After running __get_country_disaster_dict() in _csv_crawler.py, we have disaster types acquired from DesInventar. Therefore, there is no need to download the csv files with disaster type. However, changes need to be made for categoriser to adapt the new way of acquiring the disaster types rather than from disk.

categoriser

Categorisation information is stored in the _categorisations.py. If you want to move some subtypes to another major type, you need to modify this file.

record_converter

Currently, the record converter reads the entire xml file into the memory. Therefore, for large xml files like Sri Lanka.xml (1.2 GB), it may take more than 60 GB of RAM to process this file.

For future development, you may want to change it to parse the file element by element. Here is the information you may need:

  • The records of an xml file are under DESINVENTAR.fichas with tag name TR.
  • Once you have the tag for a record, you can use RecordFactory.from_tag() to generate a Record to you.
  • After you get the full list of the records, you can use list(map(lambda rec: rec.as_dict(), records)) to obtain the converted records as a list of dictionary.
  • Finally, you can use df = pd.DataFrame.from_dict(converted_records) to get a pandas dataframe for all the records. The rest of the work will be done by __convert_database() in _main.py.

data-processor:

When implementing the algorithm for merging the records to events, we referred THE HYBRID LOSS EXCEEDANCE CURVE. In section 4.2.1 Algorithm for grouping events together. The code related to the implementation is located in processor/_models/_event_builder.py and processor/_apps/_combiner.py.

Slice

The slicing algorithm is __slice_for_one_event() in processor/_apps/_slicer.py. Currently, we just slice out the first 5% of the events.

data-visualiser:

Add loss metrics

Currently, we only defined deaths and affected people (directly affected + indirectly affected). If you want to add more metrics, you can modify it at visualiser/_models/_loss.py.

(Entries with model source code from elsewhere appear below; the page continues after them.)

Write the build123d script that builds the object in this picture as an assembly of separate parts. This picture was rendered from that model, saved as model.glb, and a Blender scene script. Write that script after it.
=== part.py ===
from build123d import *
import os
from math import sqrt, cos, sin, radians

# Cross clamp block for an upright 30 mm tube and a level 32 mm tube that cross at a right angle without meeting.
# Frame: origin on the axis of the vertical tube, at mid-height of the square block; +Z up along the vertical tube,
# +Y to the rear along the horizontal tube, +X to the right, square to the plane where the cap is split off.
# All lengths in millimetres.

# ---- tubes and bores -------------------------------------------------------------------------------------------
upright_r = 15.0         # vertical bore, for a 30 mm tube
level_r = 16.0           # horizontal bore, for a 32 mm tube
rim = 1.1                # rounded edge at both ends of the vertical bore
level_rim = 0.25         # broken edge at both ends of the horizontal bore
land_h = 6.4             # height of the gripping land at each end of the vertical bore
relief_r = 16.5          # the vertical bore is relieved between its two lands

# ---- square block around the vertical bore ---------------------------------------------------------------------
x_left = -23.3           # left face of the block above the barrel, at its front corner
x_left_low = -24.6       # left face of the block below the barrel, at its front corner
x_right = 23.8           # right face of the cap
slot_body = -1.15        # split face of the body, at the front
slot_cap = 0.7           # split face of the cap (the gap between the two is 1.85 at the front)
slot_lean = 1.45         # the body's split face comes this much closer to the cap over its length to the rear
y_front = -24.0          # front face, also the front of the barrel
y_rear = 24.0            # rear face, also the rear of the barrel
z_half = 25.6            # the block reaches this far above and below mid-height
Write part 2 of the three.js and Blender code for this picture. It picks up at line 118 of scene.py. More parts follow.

Change folder to conduct analysis

In visualiser/_config.py, you can modify __SELECTED_FOLDER to the folder that you want to conduct analysis.

Change labels and highlight points

You can find relevant code in __add_label() method and __highlight() method for Plotter class

Add new data source

If you want to use another data source, you need to put the data source under the data directory and ensure the folder structure is:

data-visualiser/
├─ data/
│  ├─ new_data_source/
│  │  ├─ country_name/
│  │  │  ├─ EARTHQUAKES.csv
│  │  │  ├─ FLOODS.csv
│  │  │  ├─ STORMS.csv

For each csv file, the data should be parsed to contain these columns: deaths, directly_affected, indirectly_affected, start_date, and secondary_end.
For example:

deaths directly_affected indirectly_affected start_date secondary_end
0 100 200 1911-02-18 1911-02-21
5 60 300 1912-02-18 1912-02-21
3 100 100 1914-02-18 1914-02-21
10 220 400 1916-02-18 1916-02-21

Next, you need to add a member in visualiser/_adapters/_folders.py with value being the name of the data source folder.

Then, you need to modify __SELECTED_FOLDER in _config.py.

Note: you need to ignore or remove the labels after plot the curves if you are working with new data sources.

Troubleshooting

  • Check whether you have correctly set the data folder and the folder is not empty
  • Check whether you have a stable internet connection when using data-downloader
  • Check whether you have read and write access to the folder you set to be the data folder.
  • Check if you have followed README in each repository.